Display the region bounding box and Endurance array lines.



In [15]:

    
oregon_line = [[44+35/60., -125], [44+35/60., -123.75]]
washington_line = [[47, -125], [47, -123.75]]
box = [[bbox[1], bbox[0]], [bbox[1], bbox[2]],
       [bbox[3], bbox[2]], [bbox[3], bbox[0]],
       [bbox[1], bbox[0]]]

folium.PolyLine(box, color='red').add_to(mapa)

folium.PolyLine(oregon_line,
                color='orange', popup='Oregon Line').add_to(mapa)
folium.PolyLine(washington_line,
                color='orange', popup='Washington Line').add_to(mapa)

Finally the numerical models grid outline.



In [16]:

    
import warnings

import iris
from folium import plugins
from netCDF4 import Dataset
from gridgeo import GridGeo

for url in dap_urls:
    # Drop global models and satellite data.
    if 'global' not in url and 'satellite' not in url:
        with Dataset(url) as nc:
            try:
                grid = GridGeo(nc)
            except ValueError:
                with warnings.catch_warnings():
                    warnings.simplefilter("ignore")
                    cube = iris.load_cube(url, 'potential temperature')
                    grid = GridGeo(cube)
            gj = folium.GeoJson(grid.outline.__geo_interface__)
            gj.add_children(folium.Popup(getattr(nc, 'summary', url)))
            mapa.add_children(gj)



In [17]:

    
mapa









    Out[17]:

Summary

Using a simple filter we can search any CSW catalog and find both data/metadata. We can then explore the endpoints found with tools like pyoos and iris.

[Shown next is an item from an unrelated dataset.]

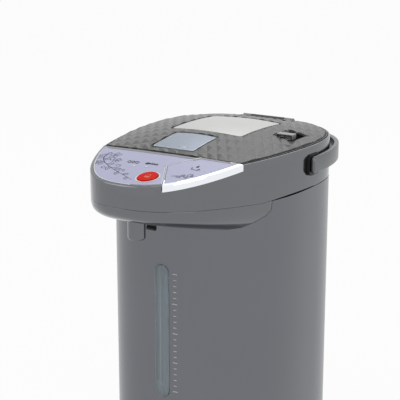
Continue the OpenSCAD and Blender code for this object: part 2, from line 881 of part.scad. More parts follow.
// Rebate that takes the lid's edge and the panel's edge
module top_rebate() {
    prism(lid_outline(rim_t, -0.2), rim_z - skirt_h - 1, rim_z + 20);
    intersection() {
        prism(head_outline(nose_rim), seam_z, rim_z + 20);
        above_rim(2.6);
        translate([-150, nose_y - 5, seam_z])
            cube([300, panel_y - nose_y + 5, 60]);
    }
}

module head_case() {
    color("#55575c")
    difference() {
        union() {
            difference() {
                head_walls();
                above_rim();
                below_seam();
                top_rebate();
                rim_round(rim_round_r);
                // Wall lowered behind the dispense key
                intersection() {
                    union() {
                        prism(key_outline(key_proud, -0.5, -seat), seam_z, rim_z + 20);
                        prism(key_strip(key_proud + 1, -wall - 3.5, seat), seam_z, rim_z + 20);
                    }
                    above_rim(2.4 + key_travel + slip);
                }
            }
            // Ears of the cup lever
            for (s = [-1, 1])
                translate([s * (lever_w / 2 + 2) - 1.25, lever_y - 4, lever_z - 4])
                    cube([2.5, body_front_y - lever_y + 2.5, rim_at(lever_y) - floor_drop - lever_z + 3]);
            // Rear lugs of the lid hinge
            for (x = [-hinge_half, hinge_half - lug_w])
                hull() {
                    knuckle(x, x + lug_w);
                    translate([x, rear_y - wall - 0.6, axis_z - 8])
                        cube([lug_w, 1, 5]);
                }
        }
        // Room for the lid's own knuckles
        translate([-arm_half - 0.5, rear_y - 16, rim_z - 5])
            cube([2 * arm_half + 1, 40, 20]);
        hinge_bore(pin_r + press);
        for (s = [-1, 1])
            translate([s * (half_width - 3), pivot_y, seam_z + pivot_up])
                rotate([0, 90, 0])
                    cylinder(r = pivot_r + press, h = 20, center = true, $fn = 48);
        translate([-20, lever_y, lever_z])
            rotate([0, 90, 0])
                cylinder(r = lever_pin_r + press, h = 40, $fn = 24);
        // Doorway of the outlet pipe
        translate([-8, joint_y(0) - 6, seam_z - 1])
            cube([16, riser_y - joint_y(0) + 16, 14.6]);
    }
}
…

Note that we hoped to find CO-OPS data as well, but due to an unknown problem CO-OPS results are not showing-up.

We also did find data for Northwest Association of Networked Ocean Observing Systems (NANOOS), but the custom function collector2table() is not adapted to collect 52N data. (It will be in a future version of this notebook.)